The required output is the exact run of lines from the line containing "# Read from the imported solids" to the line containing "GAP = 0.3 * MM", inclusive, and nothing besides.
+ + + + +
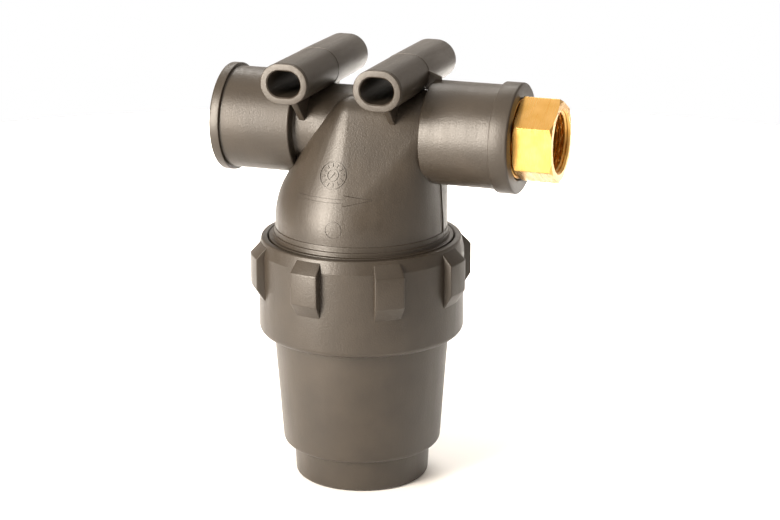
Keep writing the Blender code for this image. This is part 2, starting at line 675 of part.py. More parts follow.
def make_adapter(pieces, blocks, brass):
    """The outlet adapter: hexagon with a threaded socket, and a shank screwed into the insert."""
    seat = OUTLET_END + GAP
    face = seat + HEX_LENGTH
    corner_radius = HEX_ACROSS_FLATS / 2 / math.cos(math.pi / 6)
    shape = bmesh.new()
    bmesh.ops.create_cone(
        shape,
        cap_ends=True,
        segments=6,
        radius1=corner_radius,
        radius2=corner_radius,
        depth=HEX_LENGTH,
        matrix=Matrix.Translation((0, 0, (seat + face) / 2)) @ Matrix.Rotation(HEX_TURN, 4, "Z"),
    )
    mesh = bpy.data.meshes.new("outlet_adapter")
    shape.to_mesh(mesh)
    shape.free()
    adapter = add_object("outlet_adapter", mesh, pieces, PORT_FRAME)
    spread = corner_radius + SHANK_CHAMFER
    fall = (spread - HEX_CHAMFER_RADIUS) * math.tan(HEX_CHAMFER_ANGLE)
    tip_radius = HEX_CHAMFER_RADIUS - GAP / math.tan(HEX_CHAMFER_ANGLE)
    chamfers = turned(
        "hex_chamfer_block",
        [
            (0.0, face + GAP),
            (tip_radius, face + GAP),
            (spread, face - fall),
            (spread, seat + fall),
            (tip_radius, seat - GAP),
            (0.0, seat - GAP),
        ],
        blocks,
        frame=PORT_FRAME,
    )
    combine(adapter, "INTERSECT", chamfers)
    shank_radius = INSERT_BORE_RADIUS - GAP
    shank_end = seat - SHANK_LENGTH
    shank = turned(
        "shank_block",
        [
            (0.0, seat + SHANK_WALL / 2),
            (shank_radius, seat + SHANK_WALL / 2),
            (shank_radius, shank_end + SHANK_CHAMFER),
            (shank_radius - SHANK_CHAMFER, shank_end),
            (0.0, shank_end),
        ],
        blocks,
        steps=SMALL_STEPS,
        frame=PORT_FRAME,
    )
    combine(adapter, "UNION", shank)
    mouth_radius = SOCKET_RADIUS + SOCKET_MOUTH
    shank_bore = shank_radius - SHANK_WALL
    bore = turned(
        "adapter_bore_cutter",
        [
            (0.0, face + SOCKET_DEPTH),
            (mouth_radius + SOCKET_DEPTH, face + SOCKET_DEPTH),
            (mouth_radius, face),
            (SOCKET_RADIUS, face - SOCKET_MOUTH),
            (SOCKET_RADIUS, face - SOCKET_DEPTH),
            (shank_bore, face - SOCKET_DEPTH),
            (shank_bore, shank_end - SHANK_LENGTH),
            (0.0, shank_end - SHANK_LENGTH),
        ],
        blocks,
        steps=SMALL_STEPS,
        frame=PORT_FRAME,
    )
    combine(adapter, "DIFFERENCE", bore)
    return finish(adapter, brass)


def make_caps(pieces, plastic):
    """The cartridge's end caps, each with a groove that takes the ends of cage and mesh."""
    lip_inside = CAP_RADIUS - CAP_LIP_WALL
    top_groove = CAP_TOP_Z - CAP_PLATE
    top = turned(
        "cartridge_top_cap",
        [
            (CAP_BORE, CAP_TOP_Z),
            (CAP_RADIUS, CAP_TOP_Z),
            (CAP_RADIUS, top_groove - CAP_LIP),
            (lip_inside, top_groove - CAP_LIP),
            (lip_inside, top_groove),
            (CAP_INNER_LIP_RADIUS, top_groove),
            (CAP_INNER_LIP_RADIUS, top_groove - CAP_LIP),
            (CAP_BORE, top_groove - CAP_LIP),
        ],
        pieces,
        steps=INNER_STEPS,
        closed=True,
    )
    bottom_groove = CAP_BOTTOM_Z + CAP_PLATE
    bottom = turned(
        "cartridge_bottom_cap",
        [
            (0.0, bottom_groove),
            (CAP_INNER_LIP_RADIUS - CAP_LIP_WALL, bottom_groove),
            (CAP_INNER_LIP_RADIUS - CAP_LIP_WALL, bottom_groove + CAP_LIP),
            (CAP_INNER_LIP_RADIUS, bottom_groove + CAP_LIP),
            (CAP_INNER_LIP_RADIUS, bottom_groove),
            (lip_inside, bottom_groove),
            (lip_inside, bottom_groove + CAP_LIP),
            (CAP_RADIUS, bottom_groove + CAP_LIP),
            (CAP_RADIUS, CAP_BOTTOM_Z),
            (HUB_RADIUS, CAP_BOTTOM_Z),
            (HUB_RADIUS, CAP_BOTTOM_Z - HUB_LENGTH),
            (0.0, CAP_BOTTOM_Z - HUB_LENGTH),
        ],
        pieces,
        steps=INNER_STEPS,
    )
    finish(top, plastic)
    finish(bottom, plastic)


def make_lattice(name, radius, wall, columns, rows, bar, window_steps, pieces, material):
    """A round sleeve with windows: a grid rolled into a cylinder, without its window cells."""
    height = SCREEN_TOP_Z - SCREEN_BOTTOM_Z
    across = 1 + window_steps
    around = columns * across
    upward = 2 * rows + 1
    pitch = 2 * math.pi / columns
    bar_angle = bar / radius
    row_pitch = (height - bar) / rows

    def rolled(column, row):
        whole, part = divmod(column, across)
        angle = whole * pitch
        if part:
            angle += bar_angle + (part - 1) * (pitch - bar_angle) / window_steps
        level = SCREEN_BOTTOM_Z + (row // 2) * row_pitch + (row % 2) * bar
        return (radius * math.cos(angle), radius * math.sin(angle), level)

    shape = bmesh.new()
    bmesh.ops.create_grid(shape, x_segments=around, y_segments=upward, size=0.5)
    windows = []
    for face in shape.faces:
        middle = face.calc_center_median()
        column = int((middle.x + 0.5) * around)
        row = int((middle.y + 0.5) * upward)
        if column % across and row % 2:
            windows.append(face)
    for vert in shape.verts:
        vert.co = rolled(round((vert.co.x + 0.5) * around), round((vert.co.y + 0.5) * upward))
    bmesh.ops.delete(shape, geom=windows, context="FACES")
    bmesh.ops.remove_doubles(shape, verts=shape.verts, dist=WELD)
    mesh = bpy.data.meshes.new(name)
    shape.to_mesh(mesh)
    shape.free()
    sleeve = add_object(name, mesh, pieces)
    thicken = sleeve.modifiers.new("Wall", "SOLIDIFY")
    thicken.thickness = wall
    thicken.offset = -1.0
    thicken.use_even_offset = True
    return finish(sleeve, material)


def make_gasket(pieces, rubber):
    """The flat ring between the cartridge and the spigot's flange."""
    gasket = turned(
        "cartridge_gasket",
        [
            (CAP_BORE, GASKET_TOP_Z),
            (CAP_BORE + GASKET_WIDTH, GASKET_TOP_Z),
            (CAP_BORE + GASKET_WIDTH, GASKET_TOP_Z - GASKET_THICKNESS),
            (CAP_BORE, GASKET_TOP_Z - GASKET_THICKNESS),
        ],
        pieces,
        steps=INNER_STEPS,
        closed=True,
    )
    return finish(gasket, rubber)


def main():
    clear_scene()
    pieces = make_collection("inline_mesh_filter")
    blocks = make_collection("building_blocks")
    nylon = make_material("glass_filled_nylon", (0.115, 0.104, 0.092), 0.42)
    bowl_nylon = make_material("bowl_nylon", (0.115, 0.104, 0.092), 0.42)
    brass = make_material("brass", (0.80, 0.56, 0.22), 0.26, 1.0)
    rubber = make_material("black_rubber", (0.02, 0.02, 0.02), 0.6)
    frame_plastic = make_material("cartridge_plastic", (0.05, 0.12, 0.33), 0.4)
    steel = make_material("stainless_steel", (0.6, 0.6, 0.6), 0.3, 1.0)

    make_head(pieces, blocks, nylon)
    make_bowl(pieces, blocks, bowl_nylon)
    make_seal(pieces, rubber)
    make_insert("inlet_insert", -INLET_END + GAP, -INLET_END + GAP + INSERT_LENGTH, pieces, brass)
    make_insert("outlet_insert", OUTLET_END - GAP, OUTLET_END - GAP - INSERT_LENGTH, pieces, brass)
    make_adapter(pieces, blocks, brass)
    make_caps(pieces, frame_plastic)
    make_lattice(
        "cartridge_mesh",
        MESH_RADIUS,
        MESH_WALL,
        MESH_COLUMNS,
        MESH_ROWS,
        MESH_BAR,
        MESH_WINDOW_STEPS,
        pieces,
        steel,
    )
    make_lattice(
        "cartridge_cage",
        CAGE_RADIUS,
        CAGE_WALL,
        CAGE_COLUMNS,
        CAGE_ROWS,
        CAGE_BAR,
        CAGE_WINDOW_STEPS,
        pieces,
        frame_plastic,
    )
    make_gasket(pieces, rubber)
    bpy.context.view_layer.update()


main()
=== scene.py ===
import math

import bmesh
import bpy
from mathutils import Matrix, Vector
from mathutils.bvhtree import BVHTree


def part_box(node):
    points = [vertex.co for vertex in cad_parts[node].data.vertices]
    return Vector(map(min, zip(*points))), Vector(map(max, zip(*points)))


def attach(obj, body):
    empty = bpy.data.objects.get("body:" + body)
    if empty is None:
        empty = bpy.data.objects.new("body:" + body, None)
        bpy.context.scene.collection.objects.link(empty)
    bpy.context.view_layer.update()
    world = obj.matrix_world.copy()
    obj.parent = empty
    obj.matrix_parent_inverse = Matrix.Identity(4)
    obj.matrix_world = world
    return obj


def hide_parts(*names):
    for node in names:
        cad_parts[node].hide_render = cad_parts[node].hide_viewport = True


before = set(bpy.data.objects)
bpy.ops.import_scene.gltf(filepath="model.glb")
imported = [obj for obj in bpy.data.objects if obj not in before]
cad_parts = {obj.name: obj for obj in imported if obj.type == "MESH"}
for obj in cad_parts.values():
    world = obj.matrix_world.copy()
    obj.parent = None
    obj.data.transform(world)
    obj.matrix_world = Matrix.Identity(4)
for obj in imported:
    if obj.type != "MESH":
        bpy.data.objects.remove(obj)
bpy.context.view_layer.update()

# The looks of the inline mesh filter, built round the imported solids, in metres.

MM = 0.001

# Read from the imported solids
HEAD_LOW, HEAD_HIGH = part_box("head")
ADAPTER_LOW, ADAPTER_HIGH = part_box("outlet_adapter")
RIM_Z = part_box("bowl")[1].z
INLET_X = HEAD_LOW.x
OUTLET_X = HEAD_HIGH.x
TUBE_TOP_Z = HEAD_HIGH.z
HEX_END_X = ADAPTER_HIGH.x
SHANK_END_X = ADAPTER_LOW.x

# Room between pieces, as in the solids
GAP = 0.3 * MM

# Dome and elbow
PORT_Z = RIM_Z + 48.3 * MM
CROWN_Z = RIM_Z + 7.2 * MM
HEAD_RADIUS = 37.6 * MM
ELBOW_CORE_RADIUS = 19.0 * MM
ELBOW_ROOT_RADIUS = 16.6 * MM
ELBOW_OFFSET = 13.1 * MM
ELBOW_CORNER_RADIUS = 9.0 * MM
ELBOW_CORNER_SPREAD = 12.5 * MM
ELBOW_CORNERS = ((-8.64 * MM, PORT_Z - 5.1 * MM), (1.06 * MM, PORT_Z + 6.6 * MM))
CHAMBER_RADIUS = 34.0 * MM
CHAMBER_ELBOW_RADIUS = 15.9 * MM
RIDGE_PROUD = 0.45 * MM
RIDGE_HALF_WIDTH = 0.5 * MM

# Marks moulded into the dome's front: where each is, and which way the skin faces there
DIAL_PLACE = Vector((-1.56, -30.19, 143.39)) * MM
DIAL_OUT = (-0.05, -0.93, 0.36)
DIAL_SPOKES = 12
DIAL_TURN = math.radians(8)
ARROW_PLACE = Vector((0.0, -60.0, 133.2)) * MM
ARROW_OUT = (0, -1, 0)
EJECTOR_PLACE = Vector((1.01, -37.34, 121.31)) * MM
EJECTOR_OUT = (0.026, -0.991, 0.13)
MARK_HEIGHT = 0.3 * MM
EJECTOR_HEIGHT = 0.2 * MM

# Ports and the duct inside
SLEEVE_RADIUS = 22.2 * MM
RING_RADIUS = 23.6 * MM
INLET_SLEEVE_LENGTH = 36.3 * MM
INLET_RING_WIDTH = 4.4 * MM
NECK_RADIUS = 17.4 * MM
NECK_REACH = 8.0 * MM
OUTLET_SLEEVE_LENGTH = 39.1 * MM
OUTLET_RING_WIDTH = 8.1 * MM
BORE_RADIUS = 12.0 * MM
DUCT_RADIUS = 15.6 * MM
DUCT_BEND = 25.0 * MM
HOUSING_RADIUS = 17.2 * MM
HOUSING_CHAMFER = 0.8 * MM
SPIGOT_Z = RIM_Z - 12.0 * MM
SPIGOT_FLANGE_RADIUS = 19.5 * MM
SPIGOT_FLANGE_BOTTOM_Z = SPIGOT_Z + 6.0 * MM
SPIGOT_FLANGE_TOP_Z = SPIGOT_Z + 10.0 * MM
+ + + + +
SOLUTION TO THIS TASK -
# Read from the imported solids
HEAD_LOW, HEAD_HIGH = part_box("head")
ADAPTER_LOW, ADAPTER_HIGH = part_box("outlet_adapter")
RIM_Z = part_box("bowl")[1].z
INLET_X = HEAD_LOW.x
OUTLET_X = HEAD_HIGH.x
TUBE_TOP_Z = HEAD_HIGH.z
HEX_END_X = ADAPTER_HIGH.x
SHANK_END_X = ADAPTER_LOW.x

# Room between pieces, as in the solids
GAP = 0.3 * MM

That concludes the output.